STATED GOAL. Can you reproduce the data beneath, keeping every line exact?

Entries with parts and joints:
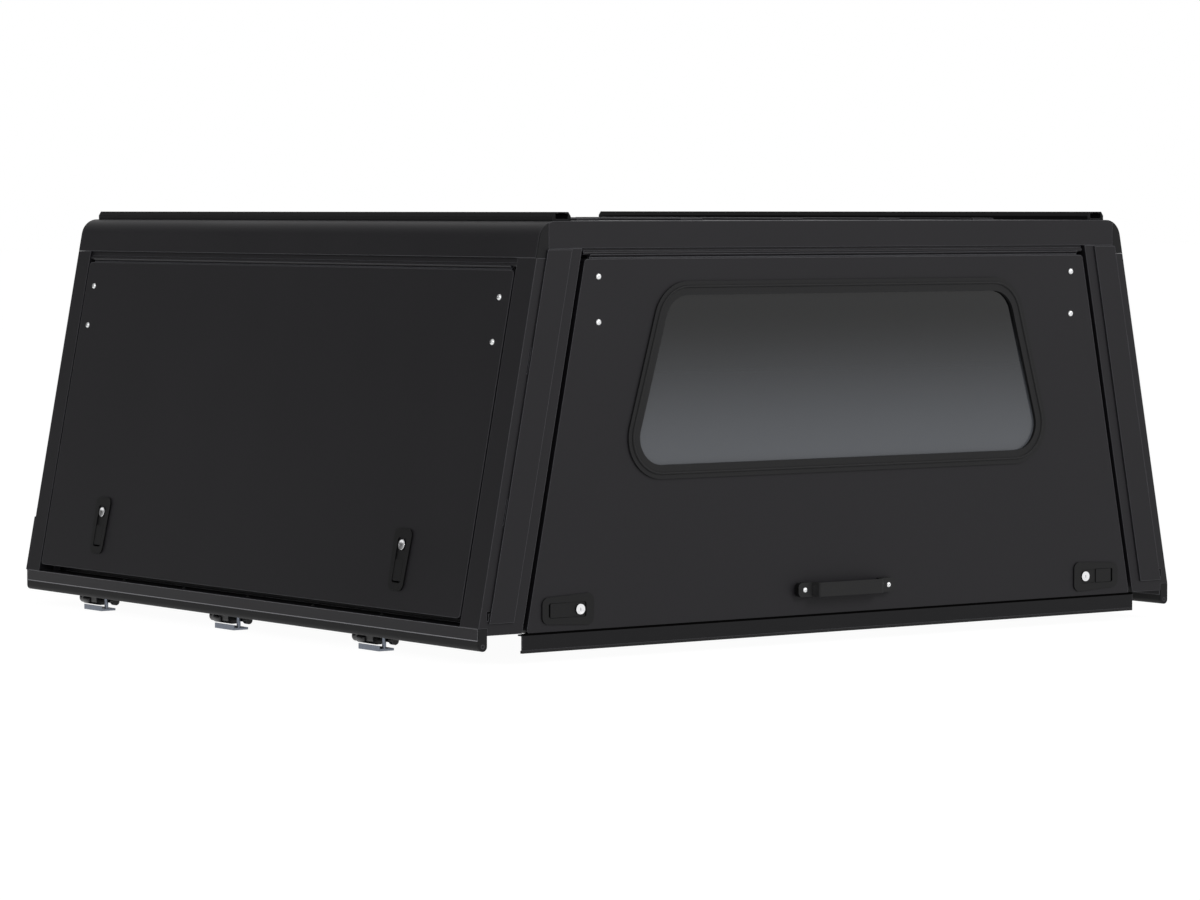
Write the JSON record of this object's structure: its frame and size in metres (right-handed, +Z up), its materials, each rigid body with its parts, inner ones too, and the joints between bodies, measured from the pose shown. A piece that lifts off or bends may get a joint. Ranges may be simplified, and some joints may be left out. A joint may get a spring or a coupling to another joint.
{
  "type": "truck canopy",
  "caption": "Pickup bed canopy with leaning side walls, lift-up side doors, a windowed rear door on gas struts, roof tracks and clamps below.",
  "frame": {"origin": "on the floor under the middle of the whole canopy, which stands on the jaws of its clamps", "axes": "+X to the vehicle's right, +Y to its front, +Z up; the rear door faces -Y"},
  "size_m": [1.5, 1.5096, 0.7275],
  "materials": {
    "coated_sheet": "fine satin powder coat",
    "coated_profile": "satin powder coat",
    "tinted_glass": "tinted safety glass",
    "rubber": "smooth black rubber",
    "foam": "closed foam",
    "latch": "satin black",
    "handle": "satin black",
    "zinc": "zinc plated",
    "strut_tube": "gloss black",
    "strut_rod": "polished",
    "bracket": "satin black",
    "cap": "moulded"
  },
  "bodies": {
    "canopy": {"rear_post_left": "coated_sheet", "rear_post_right": "coated_sheet", "front_post_left": "coated_sheet", "front_post_right": "coated_sheet", "post_covers": "coated_sheet", "base_rail_left": "coated_profile", "base_rail_right": "coated_profile", "rail_seals": "rubber", "rail_caps": "cap", "roof_profile_left": "coated_profile", "roof_profile_right": "coated_profile", "roof_caps": "cap", "rear_header": "coated_sheet", "front_header": "coated_sheet", "roof_panel": "coated_sheet", "roof_bows": "coated_sheet", "roof_track_left": "coated_profile", "roof_track_right": "coated_profile", "side_hinge_rails": "coated_profile", "rear_hinge_rail": "coated_profile", "front_panel": "coated_sheet", "front_window_rubber": "rubber", "front_window_glass": "tinted_glass", "front_seal": "foam", "door_seals": "rubber", "strut_anchors": "bracket", "clamp_brackets": "bracket", "clamp_jaws": "zinc"},
    "side_door_left": {"side_door_left": "coated_sheet", "side_hinge_leaf_left": "coated_profile", "side_latches_left": "latch", "side_strut_brackets_left": "bracket"},
    "side_door_right": {"side_door_right": "coated_sheet", "side_hinge_leaf_right": "coated_profile", "side_latches_right": "latch", "side_strut_brackets_right": "bracket"},
    "rear_door": {"rear_door": "coated_sheet", "rear_window_rubber": "rubber", "rear_window_glass": "tinted_glass", "rear_handle": "handle", "rear_latches": "latch", "rear_lip": "coated_sheet", "rear_lip_seal": "rubber", "rear_hinge_leaf": "coated_profile", "rear_strut_brackets": "bracket"},
    "side_cylinders_left": {"side_strut_cylinders_left": "strut_tube"},
    "side_rods_left": {"side_strut_rods_left": "strut_rod"},
    "side_cylinders_right": {"side_strut_cylinders_right": "strut_tube"},
    "side_rods_right": {"side_strut_rods_right": "strut_rod"},
    "rear_cylinders": {"rear_strut_cylinders": "strut_tube"},
    "rear_rods": {"rear_strut_rods": "strut_rod"}
  },
  "joints": [
    {"name": "side_door_left", "type": "hinge", "parent": "canopy", "child": "side_door_left", "pos_m": [-0.63175, 0.01425, 0.64159], "axis": [0, 1, 0], "range_deg": [0, 80]},
    {"name": "side_door_right", "type": "hinge", "parent": "canopy", "child": "side_door_right", "pos_m": [0.63175, 0.01425, 0.64159], "axis": [0, -1, 0], "range_deg": [0, 80]},
    {"name": "rear_door", "type": "hinge", "parent": "canopy", "child": "rear_door", "pos_m": [0, -0.72475, 0.661], "axis": [-1, 0, 0], "range_deg": [0, 80]},
    {"name": "side_strut_left_swing", "type": "hinge", "parent": "canopy", "child": "side_cylinders_left", "pos_m": [-0.65275, 0.01425, 0.23823], "axis": [0, -1, 0], "range_deg": [0, 22.01]},
    {"name": "side_strut_left_slide", "type": "slide", "parent": "side_cylinders_left", "child": "side_rods_left", "axis": [0.1772, 0, 0.9842], "range_m": [0, 0.0525]},
    {"name": "side_strut_right_swing", "type": "hinge", "parent": "canopy", "child": "side_cylinders_right", "pos_m": [0.65275, 0.01425, 0.23823], "axis": [0, 1, 0], "range_deg": [0, 22.01]},
    {"name": "side_strut_right_slide", "type": "slide", "parent": "side_cylinders_right", "child": "side_rods_right", "axis": [-0.1772, 0, 0.9842], "range_m": [0, 0.0525]},
    {"name": "rear_strut_swing", "type": "hinge", "parent": "canopy", "child": "rear_cylinders", "pos_m": [0, -0.66875, 0.261], "axis": [1, 0, 0], "range_deg": [0, 22.01]},
    {"name": "rear_strut_slide", "type": "slide", "parent": "rear_cylinders", "child": "rear_rods", "axis": [0, -0.013, 0.9999], "range_m": [0, 0.0525]}
  ],
  "couplings": [
    {"joint": "side_strut_left_swing", "follows": "side_door_left", "ratio": 0.27143},
    {"joint": "side_strut_left_slide", "follows": "side_door_left", "m_per_rad": 0.037315},
    {"joint": "side_strut_right_swing", "follows": "side_door_right", "ratio": 0.27143},
    {"joint": "side_strut_right_slide", "follows": "side_door_right", "m_per_rad": 0.037315},
    {"joint": "rear_strut_swing", "follows": "rear_door", "ratio": 0.27143},
    {"joint": "rear_strut_slide", "follows": "rear_door", "m_per_rad": 0.037315}
  ]
}
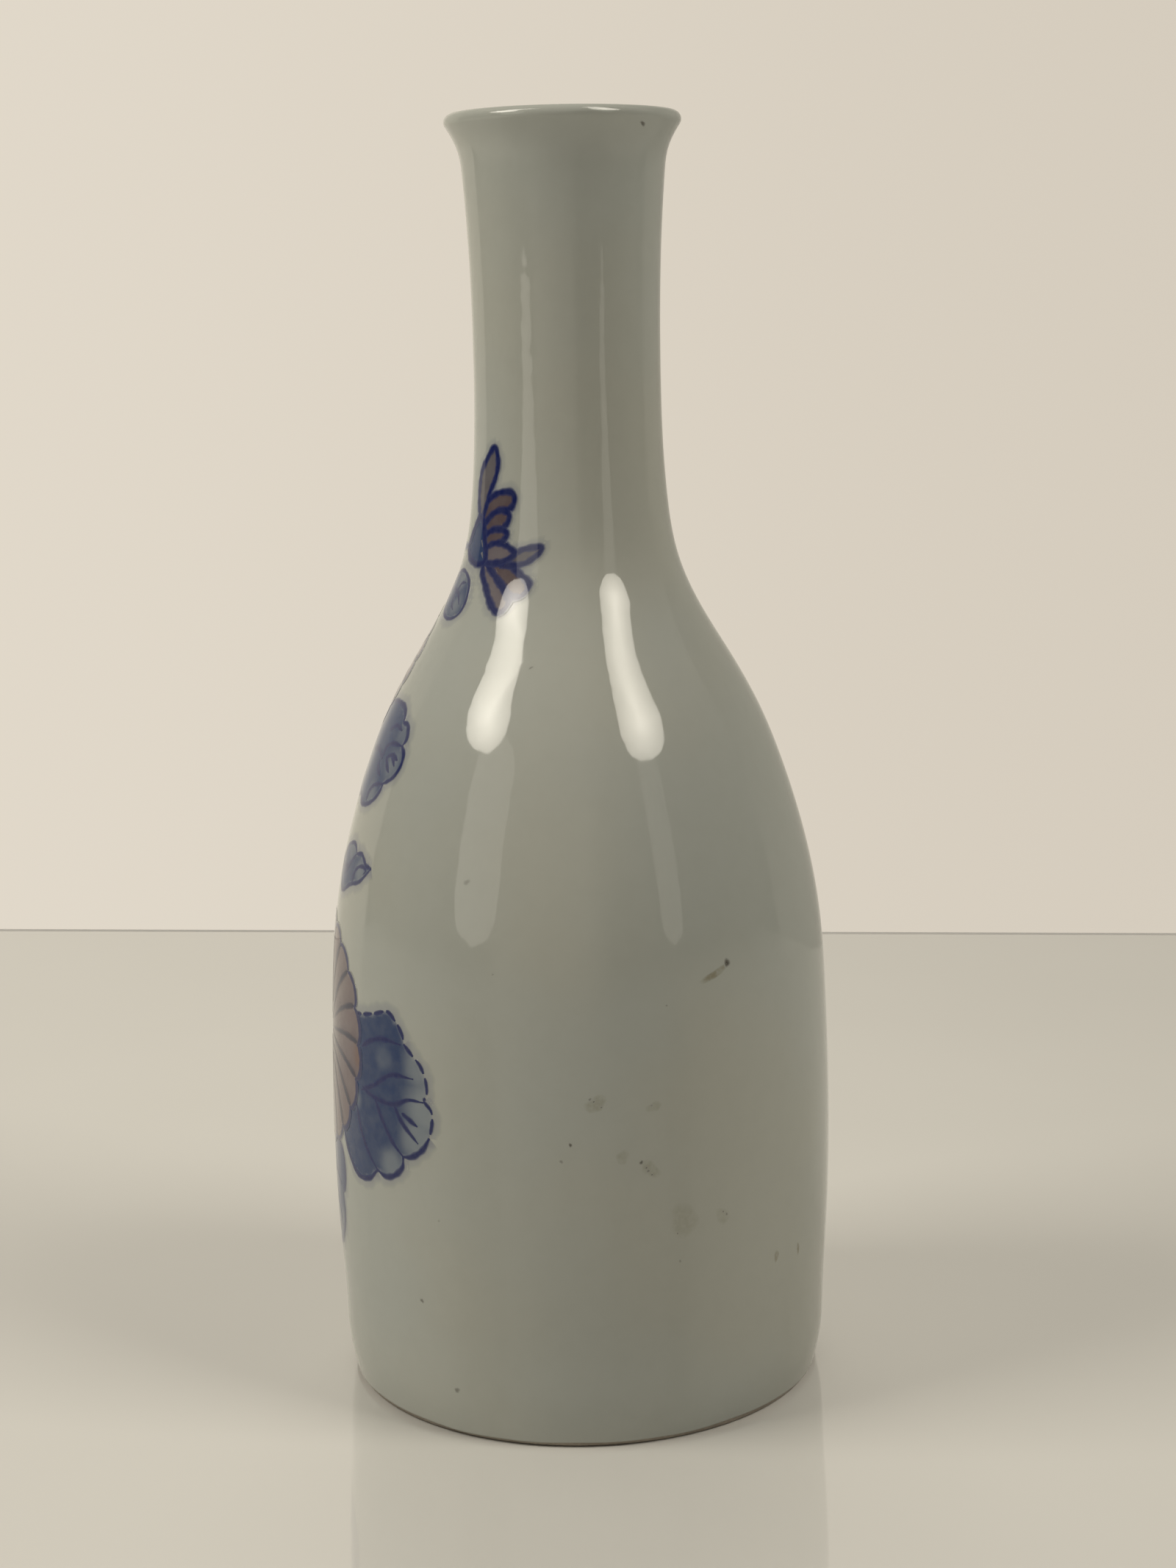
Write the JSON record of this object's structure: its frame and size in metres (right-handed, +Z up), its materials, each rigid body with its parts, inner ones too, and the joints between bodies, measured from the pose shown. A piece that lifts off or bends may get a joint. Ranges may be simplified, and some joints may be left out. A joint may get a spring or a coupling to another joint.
{
  "type": "sake bottle",
  "caption": "Porcelain sake serving bottle with a straight-sided rounded body, a slim neck, a flared lip and an underglaze flower spray on one side.",
  "frame": {"origin": "centre of the foot ring, on the surface that the bottle stands on", "axes": "+Z up along the axis of the bottle, -Y towards the plain side, -X towards the decorated side"},
  "size_m": [0.0632, 0.0632, 0.156],
  "materials": {
    "glazed_porcelain": "grey-green white porcelain under a clear glossy glaze with a few iron specks",
    "bare_porcelain": "fired clay without glaze on the ring of the foot, slightly rough",
    "cobalt_blue": "dark blue painted line and wash under the clear glaze",
    "petal_pink": "muted mauve pink wash under the clear glaze",
    "iron_rust": "rust orange accent under the clear glaze"
  },
  "bodies": {
    "root": {"bottle": "glazed_porcelain"}
  },
  "joints": []
}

EXPECTED ANSWER.
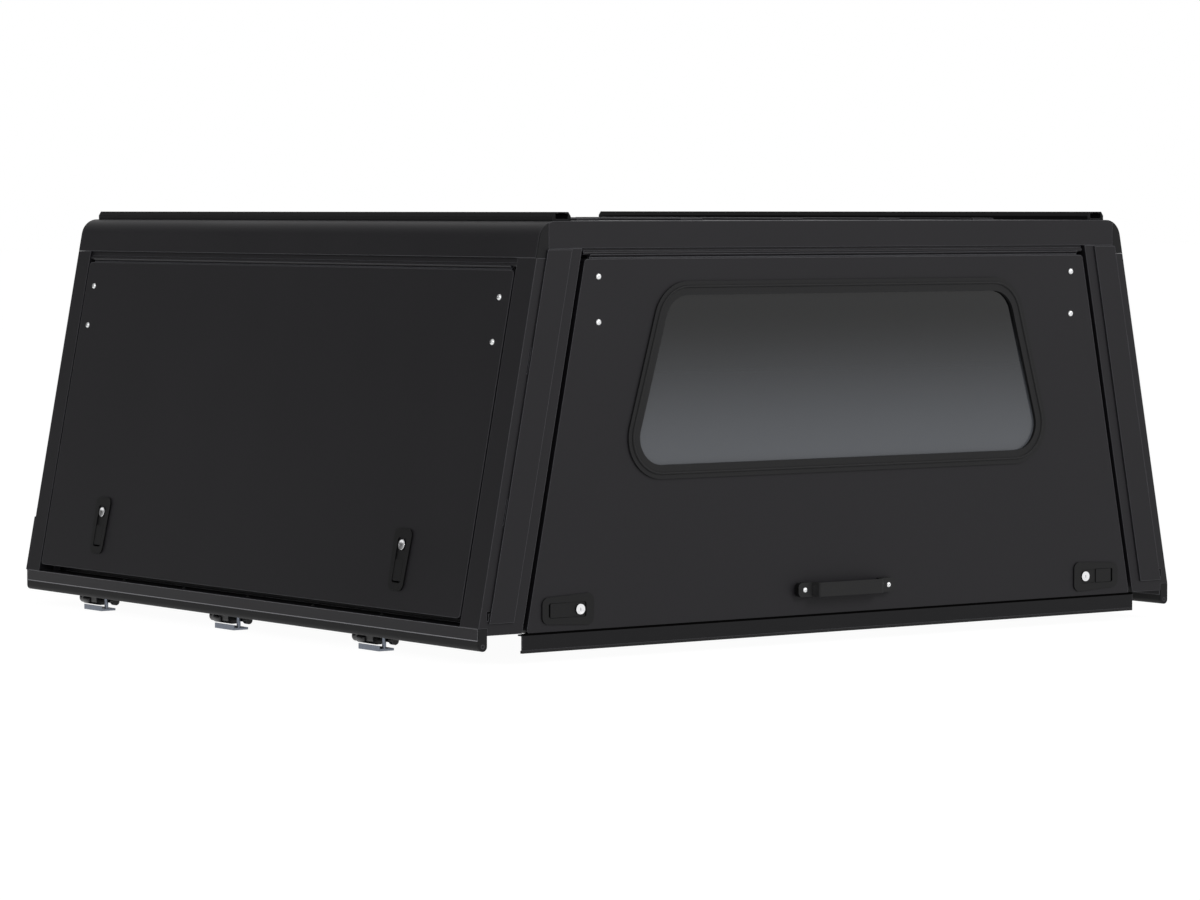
Write the JSON record of this object's structure: its frame and size in metres (right-handed, +Z up), its materials, each rigid body with its parts, inner ones too, and the joints between bodies, measured from the pose shown. A piece that lifts off or bends may get a joint. Ranges may be simplified, and some joints may be left out. A joint may get a spring or a coupling to another joint.
{
  "type": "truck canopy",
  "caption": "Pickup bed canopy with leaning side walls, lift-up side doors, a windowed rear door on gas struts, roof tracks and clamps below.",
  "frame": {"origin": "on the floor under the middle of the whole canopy, which stands on the jaws of its clamps", "axes": "+X to the vehicle's right, +Y to its front, +Z up; the rear door faces -Y"},
  "size_m": [1.5, 1.5096, 0.7275],
  "materials": {
    "coated_sheet": "fine satin powder coat",
    "coated_profile": "satin powder coat",
    "tinted_glass": "tinted safety glass",
    "rubber": "smooth black rubber",
    "foam": "closed foam",
    "latch": "satin black",
    "handle": "satin black",
    "zinc": "zinc plated",
    "strut_tube": "gloss black",
    "strut_rod": "polished",
    "bracket": "satin black",
    "cap": "moulded"
  },
  "bodies": {
    "canopy": {"rear_post_left": "coated_sheet", "rear_post_right": "coated_sheet", "front_post_left": "coated_sheet", "front_post_right": "coated_sheet", "post_covers": "coated_sheet", "base_rail_left": "coated_profile", "base_rail_right": "coated_profile", "rail_seals": "rubber", "rail_caps": "cap", "roof_profile_left": "coated_profile", "roof_profile_right": "coated_profile", "roof_caps": "cap", "rear_header": "coated_sheet", "front_header": "coated_sheet", "roof_panel": "coated_sheet", "roof_bows": "coated_sheet", "roof_track_left": "coated_profile", "roof_track_right": "coated_profile", "side_hinge_rails": "coated_profile", "rear_hinge_rail": "coated_profile", "front_panel": "coated_sheet", "front_window_rubber": "rubber", "front_window_glass": "tinted_glass", "front_seal": "foam", "door_seals": "rubber", "strut_anchors": "bracket", "clamp_brackets": "bracket", "clamp_jaws": "zinc"},
    "side_door_left": {"side_door_left": "coated_sheet", "side_hinge_leaf_left": "coated_profile", "side_latches_left": "latch", "side_strut_brackets_left": "bracket"},
    "side_door_right": {"side_door_right": "coated_sheet", "side_hinge_leaf_right": "coated_profile", "side_latches_right": "latch", "side_strut_brackets_right": "bracket"},
    "rear_door": {"rear_door": "coated_sheet", "rear_window_rubber": "rubber", "rear_window_glass": "tinted_glass", "rear_handle": "handle", "rear_latches": "latch", "rear_lip": "coated_sheet", "rear_lip_seal": "rubber", "rear_hinge_leaf": "coated_profile", "rear_strut_brackets": "bracket"},
    "side_cylinders_left": {"side_strut_cylinders_left": "strut_tube"},
    "side_rods_left": {"side_strut_rods_left": "strut_rod"},
    "side_cylinders_right": {"side_strut_cylinders_right": "strut_tube"},
    "side_rods_right": {"side_strut_rods_right": "strut_rod"},
    "rear_cylinders": {"rear_strut_cylinders": "strut_tube"},
    "rear_rods": {"rear_strut_rods": "strut_rod"}
  },
  "joints": [
    {"name": "side_door_left", "type": "hinge", "parent": "canopy", "child": "side_door_left", "pos_m": [-0.63175, 0.01425, 0.64159], "axis": [0, 1, 0], "range_deg": [0, 80]},
    {"name": "side_door_right", "type": "hinge", "parent": "canopy", "child": "side_door_right", "pos_m": [0.63175, 0.01425, 0.64159], "axis": [0, -1, 0], "range_deg": [0, 80]},
    {"name": "rear_door", "type": "hinge", "parent": "canopy", "child": "rear_door", "pos_m": [0, -0.72475, 0.661], "axis": [-1, 0, 0], "range_deg": [0, 80]},
    {"name": "side_strut_left_swing", "type": "hinge", "parent": "canopy", "child": "side_cylinders_left", "pos_m": [-0.65275, 0.01425, 0.23823], "axis": [0, -1, 0], "range_deg": [0, 22.01]},
    {"name": "side_strut_left_slide", "type": "slide", "parent": "side_cylinders_left", "child": "side_rods_left", "axis": [0.1772, 0, 0.9842], "range_m": [0, 0.0525]},
    {"name": "side_strut_right_swing", "type": "hinge", "parent": "canopy", "child": "side_cylinders_right", "pos_m": [0.65275, 0.01425, 0.23823], "axis": [0, 1, 0], "range_deg": [0, 22.01]},
    {"name": "side_strut_right_slide", "type": "slide", "parent": "side_cylinders_right", "child": "side_rods_right", "axis": [-0.1772, 0, 0.9842], "range_m": [0, 0.0525]},
    {"name": "rear_strut_swing", "type": "hinge", "parent": "canopy", "child": "rear_cylinders", "pos_m": [0, -0.66875, 0.261], "axis": [1, 0, 0], "range_deg": [0, 22.01]},
    {"name": "rear_strut_slide", "type": "slide", "parent": "rear_cylinders", "child": "rear_rods", "axis": [0, -0.013, 0.9999], "range_m": [0, 0.0525]}
  ],
  "couplings": [
    {"joint": "side_strut_left_swing", "follows": "side_door_left", "ratio": 0.27143},
    {"joint": "side_strut_left_slide", "follows": "side_door_left", "m_per_rad": 0.037315},
    {"joint": "side_strut_right_swing", "follows": "side_door_right", "ratio": 0.27143},
    {"joint": "side_strut_right_slide", "follows": "side_door_right", "m_per_rad": 0.037315},
    {"joint": "rear_strut_swing", "follows": "rear_door", "ratio": 0.27143},
    {"joint": "rear_strut_slide", "follows": "rear_door", "m_per_rad": 0.037315}
  ]
}
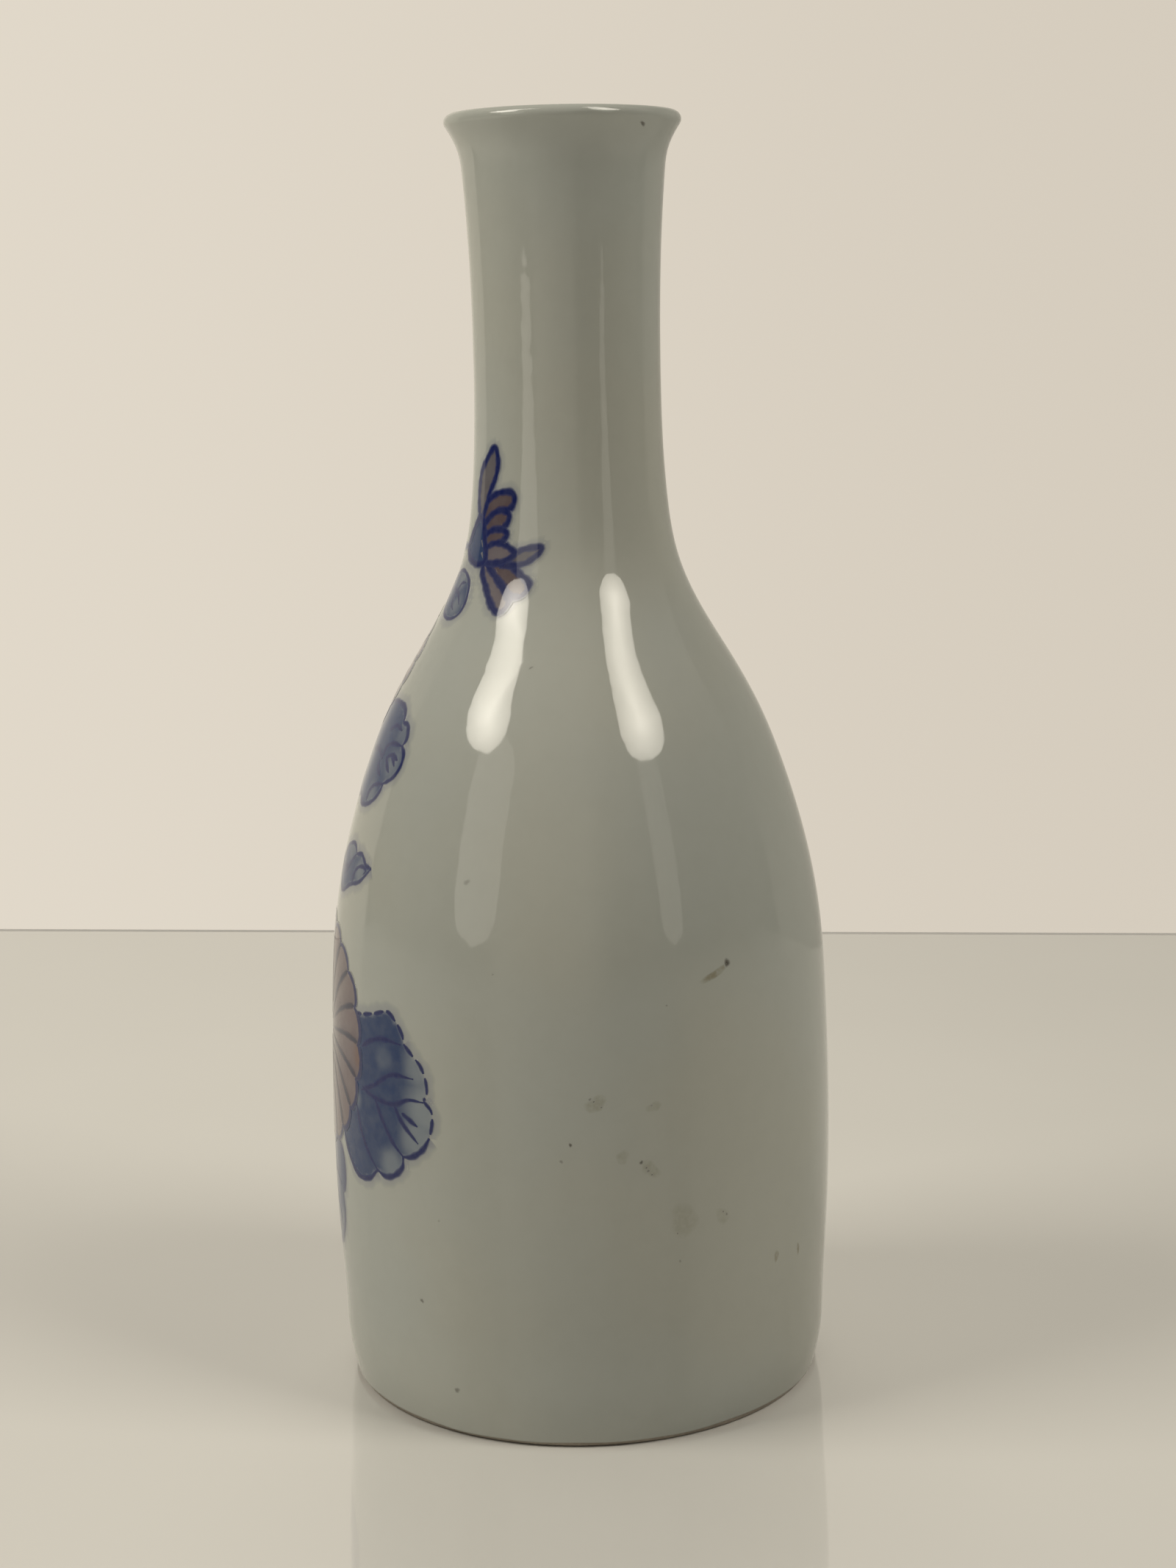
Write the JSON record of this object's structure: its frame and size in metres (right-handed, +Z up), its materials, each rigid body with its parts, inner ones too, and the joints between bodies, measured from the pose shown. A piece that lifts off or bends may get a joint. Ranges may be simplified, and some joints may be left out. A joint may get a spring or a coupling to another joint.
{
  "type": "sake bottle",
  "caption": "Porcelain sake serving bottle with a straight-sided rounded body, a slim neck, a flared lip and an underglaze flower spray on one side.",
  "frame": {"origin": "centre of the foot ring, on the surface that the bottle stands on", "axes": "+Z up along the axis of the bottle, -Y towards the plain side, -X towards the decorated side"},
  "size_m": [0.0632, 0.0632, 0.156],
  "materials": {
    "glazed_porcelain": "grey-green white porcelain under a clear glossy glaze with a few iron specks",
    "bare_porcelain": "fired clay without glaze on the ring of the foot, slightly rough",
    "cobalt_blue": "dark blue painted line and wash under the clear glaze",
    "petal_pink": "muted mauve pink wash under the clear glaze",
    "iron_rust": "rust orange accent under the clear glaze"
  },
  "bodies": {
    "root": {"bottle": "glazed_porcelain"}
  },
  "joints": []
}